Ultimately, though, the biggest reasons managers are disappearing from the economy at such a fast rate is old-fashioned fat-trimming. Not only do managers earn more than other employees, making them an attractive cost-saving target, but, in the eyes of senior executives, shareholders and analysts, middle managers are increasingly seen as expendable. When publicly traded companies aim to impress with operating performance measures such as “revenue per employee,” it’s not hard to imagine who will be the first to be shown the door. “[Organizations] chip away at the middle with the idea they’re going to refocus, re-energize, restructure and rebalance,” says University of Guelph business professor Nita Chhinzer.

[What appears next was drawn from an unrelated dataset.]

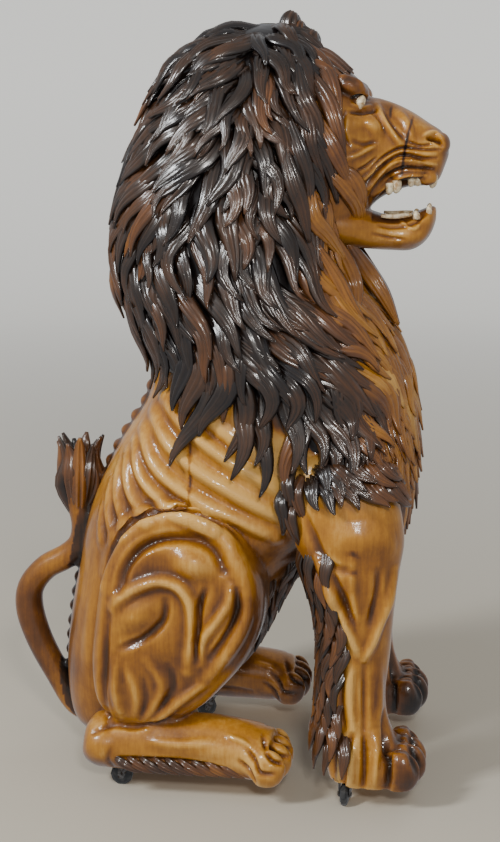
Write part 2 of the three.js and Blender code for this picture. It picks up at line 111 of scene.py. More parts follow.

But before employees jump for joy at the prospect of their boss going the way of the dodo, they should consider what the trend might really mean for the company they work for and their day-to-day jobs. A front-line employee might think, “On the one hand, I have greater freedom. I can work at home. I can work on the road,” says Moore. “The negative is that I’m getting less time from my manager, less attention, less mentoring, less feedback.”
In 2011, Mollick studied the computer-gaming industry and found that middle managers can have an outsized impact on corporate success. Mid-level project managers accounted for 22 per cent of a company’s variation in revenue, after taking into account variables such as the size of the team behind the game, the year the game was released and its genre. The designers of the games themselves accounted for only seven per cent of the revenue variation. There’s danger in “demonizing middle management as inherently inefficient or not adding to the company,” Mollick says. “Bad middle managers really are bad, but good middle mangers are miraculously good.”
The truth is that few middle-management jobs are entirely superfluous and, so, when those jobs are eliminated, some of that work will inevitably spill over onto other peoples’ desks, be they other managers or employees further down the chain. Be careful what you wish for.